An important point to consider is the rate at which architectural changes are introduced. If you introduce architectural changes too fast, then it will hinder productivity. Engineers will start asking what is the current accepted patterns to use and confusion will arise. You must perform a balancing act in introducing architectural patterns.
The usage of custom internal frameworks to build features can be beneficial and detrimental if not handled properly. These frameworks usually provide scaffolding upon which to specify state and handle state changes for building a feature. These frameworks need to be maintained by someone. Examples of popular similar open source frameworks are Mosby by Spotify and Maverick from Airbnb. You must be mindful of how fast you evolve your framework. If it is changed at a fast rate, then it will cause fragmentation in the codebase. The domino effect of the consequences in a large codebase will become hard to manage. It will affect onboarding of new hires as each area of your codebase will be different from one another.

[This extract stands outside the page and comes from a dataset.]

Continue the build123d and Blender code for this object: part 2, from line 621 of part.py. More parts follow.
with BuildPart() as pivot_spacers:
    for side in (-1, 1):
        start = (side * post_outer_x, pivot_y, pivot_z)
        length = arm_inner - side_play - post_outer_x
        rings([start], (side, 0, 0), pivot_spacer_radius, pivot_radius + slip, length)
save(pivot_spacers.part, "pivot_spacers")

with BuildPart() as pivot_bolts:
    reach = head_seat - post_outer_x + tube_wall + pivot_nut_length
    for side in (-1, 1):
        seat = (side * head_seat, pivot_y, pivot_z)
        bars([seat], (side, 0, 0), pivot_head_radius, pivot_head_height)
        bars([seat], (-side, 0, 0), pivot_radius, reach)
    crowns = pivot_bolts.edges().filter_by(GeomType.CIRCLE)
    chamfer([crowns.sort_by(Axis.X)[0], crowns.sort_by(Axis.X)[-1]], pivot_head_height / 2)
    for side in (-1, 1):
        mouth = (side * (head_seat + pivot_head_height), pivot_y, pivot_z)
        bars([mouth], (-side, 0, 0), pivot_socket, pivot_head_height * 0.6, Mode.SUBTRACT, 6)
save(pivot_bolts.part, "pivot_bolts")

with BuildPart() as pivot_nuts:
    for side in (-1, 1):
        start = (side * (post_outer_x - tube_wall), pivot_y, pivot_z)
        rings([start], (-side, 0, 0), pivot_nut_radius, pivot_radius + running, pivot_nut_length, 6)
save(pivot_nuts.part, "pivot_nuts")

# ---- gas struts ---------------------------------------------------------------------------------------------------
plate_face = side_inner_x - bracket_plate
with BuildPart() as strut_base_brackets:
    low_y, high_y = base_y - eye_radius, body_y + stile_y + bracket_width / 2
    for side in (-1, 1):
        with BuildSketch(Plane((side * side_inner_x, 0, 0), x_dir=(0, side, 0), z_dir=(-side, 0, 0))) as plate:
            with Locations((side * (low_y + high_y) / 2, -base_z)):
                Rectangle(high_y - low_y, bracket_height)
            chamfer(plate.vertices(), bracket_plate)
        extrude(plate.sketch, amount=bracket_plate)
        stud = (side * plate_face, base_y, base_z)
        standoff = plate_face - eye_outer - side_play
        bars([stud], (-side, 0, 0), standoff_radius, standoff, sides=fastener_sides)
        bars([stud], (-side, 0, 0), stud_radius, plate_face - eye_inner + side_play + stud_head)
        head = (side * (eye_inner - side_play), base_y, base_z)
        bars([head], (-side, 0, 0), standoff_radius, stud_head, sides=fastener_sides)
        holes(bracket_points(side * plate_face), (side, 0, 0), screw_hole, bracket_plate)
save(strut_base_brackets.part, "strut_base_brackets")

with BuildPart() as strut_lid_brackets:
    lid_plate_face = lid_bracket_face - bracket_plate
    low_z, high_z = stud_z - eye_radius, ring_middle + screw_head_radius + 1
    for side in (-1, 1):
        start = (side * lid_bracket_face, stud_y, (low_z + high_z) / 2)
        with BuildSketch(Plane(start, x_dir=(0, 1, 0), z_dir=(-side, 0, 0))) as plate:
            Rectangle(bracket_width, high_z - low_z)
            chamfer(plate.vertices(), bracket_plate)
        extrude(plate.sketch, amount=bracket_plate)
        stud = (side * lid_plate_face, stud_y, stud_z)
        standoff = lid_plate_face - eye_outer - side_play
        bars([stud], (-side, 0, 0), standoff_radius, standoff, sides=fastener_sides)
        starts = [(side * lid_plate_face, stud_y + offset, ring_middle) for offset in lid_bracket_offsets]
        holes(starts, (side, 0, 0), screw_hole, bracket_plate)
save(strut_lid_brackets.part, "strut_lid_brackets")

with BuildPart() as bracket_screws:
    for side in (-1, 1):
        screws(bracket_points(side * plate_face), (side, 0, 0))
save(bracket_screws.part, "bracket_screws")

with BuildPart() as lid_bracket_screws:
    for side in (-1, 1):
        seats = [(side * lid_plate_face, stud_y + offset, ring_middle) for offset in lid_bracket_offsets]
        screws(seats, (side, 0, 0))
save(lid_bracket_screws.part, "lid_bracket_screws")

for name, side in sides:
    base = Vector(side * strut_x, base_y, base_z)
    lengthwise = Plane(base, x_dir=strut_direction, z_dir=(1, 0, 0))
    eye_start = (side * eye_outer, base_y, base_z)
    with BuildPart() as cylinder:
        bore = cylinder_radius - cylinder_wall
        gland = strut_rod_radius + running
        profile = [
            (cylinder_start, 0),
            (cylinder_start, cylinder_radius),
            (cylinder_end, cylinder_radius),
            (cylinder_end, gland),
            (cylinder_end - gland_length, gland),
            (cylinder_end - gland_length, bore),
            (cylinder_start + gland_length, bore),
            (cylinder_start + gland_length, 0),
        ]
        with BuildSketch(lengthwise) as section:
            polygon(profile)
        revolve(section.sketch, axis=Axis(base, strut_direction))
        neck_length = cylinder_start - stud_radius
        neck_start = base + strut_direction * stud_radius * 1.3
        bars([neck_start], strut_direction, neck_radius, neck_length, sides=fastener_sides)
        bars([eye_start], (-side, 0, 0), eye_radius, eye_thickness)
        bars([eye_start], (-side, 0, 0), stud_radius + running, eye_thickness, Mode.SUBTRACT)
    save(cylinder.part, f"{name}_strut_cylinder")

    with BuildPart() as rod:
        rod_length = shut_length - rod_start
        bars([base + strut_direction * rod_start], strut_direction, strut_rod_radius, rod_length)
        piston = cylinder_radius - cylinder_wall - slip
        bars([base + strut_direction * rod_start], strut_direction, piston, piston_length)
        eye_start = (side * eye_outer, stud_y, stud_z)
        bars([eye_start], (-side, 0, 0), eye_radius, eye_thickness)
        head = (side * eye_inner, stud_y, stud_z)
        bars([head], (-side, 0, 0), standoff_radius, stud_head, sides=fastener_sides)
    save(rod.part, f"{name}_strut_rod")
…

As a code base size increases, the number of Gradle modules will increase. It is the responsibility of a platform team to maintain how modules are set up and created. You must prevent engineers from copying one Gradle module. You’ll have modules with unused dependencies and plugins. Soon, it will begin to affect your build times. The problem will begin to multiply. Building tools to automate module creation is critical. You must define how a module should be set up. Relying on documentation for this is not a futile effort, because not everyone will read it. You must build tools so that good practices can be automated as part of a developer’s experience. This can be testing, lint tools or command line scripts to scaffold modules.
I discussed how to build a platform team. The approach may or may not work for your circumstances. But, I hope it was helpful to you and you were able to take away something from it.